For this reason, continued the Court, poor performance cannot be proved by several previous disciplinary actions against the worker which have already been sanctioned in the past, because this would constitute an indirect substantial duplication of the effects of conduct that has already been exhausted.

According to the Judges of the Italian Court of Cassation, therefore, the employer is not allowed to exercise disciplinary power twice based on the same facts under a different assessment or legal interpretation, as – in the opinion of the Italian Court of Cassation –done by the railway company. The employer, in fact, based the dismissal exclusively on previous disciplinary charges used to evaluate the overall application of the exemption from duty provided for by Article 27, paragraph 1, letter d), of the implementing regulation, Italian Royal Decree No 148/1931 governing the employment relationships of road and tram drivers.

According to the Italian Court of Cassation, therefore, it is certainly possible to include in poor performance multiple incidents, provided that they do not consist of multiple prior disciplinary incidents of employees already sanctioned – without dismissal – in the past.

Finally, the Italian Court of Cassation also confirmed the decision of the Court of Appeal regarding the protection regime applied once the unlawfulness of the dismissal had been ascertained. In particular, the Judges clarified that if the action is no longer punishable, it is equivalent to a fact devoid of illegality and as such attributable to the provision of Italian Law No 300/1970, Article 18, paragraph 4, as amended by Italian Law No 92/2012 (i.e. the ‘mitigated’ reinstatement protection).

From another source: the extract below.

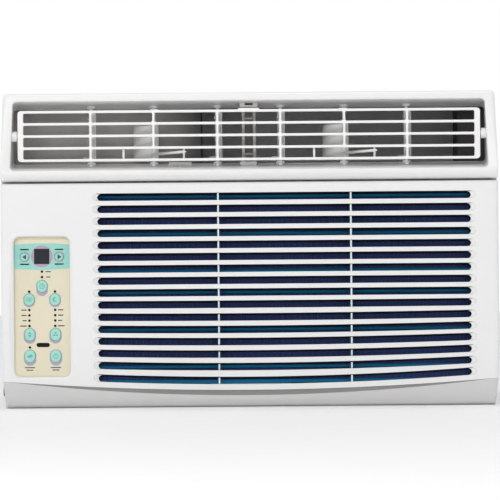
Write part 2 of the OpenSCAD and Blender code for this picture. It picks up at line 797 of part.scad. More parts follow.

In conclusion, therefore, once the employer has exercised its sanctioning power in respect of disciplinary conduct, not only does the power lapse in the hands of its holder, so that the employer can no longer exercise it for the same conduct, but at the same time, the action constituting a disciplinary issue can no longer be sanctioned, losing its unlawful nature due to the exhaustion of the sanctioning power.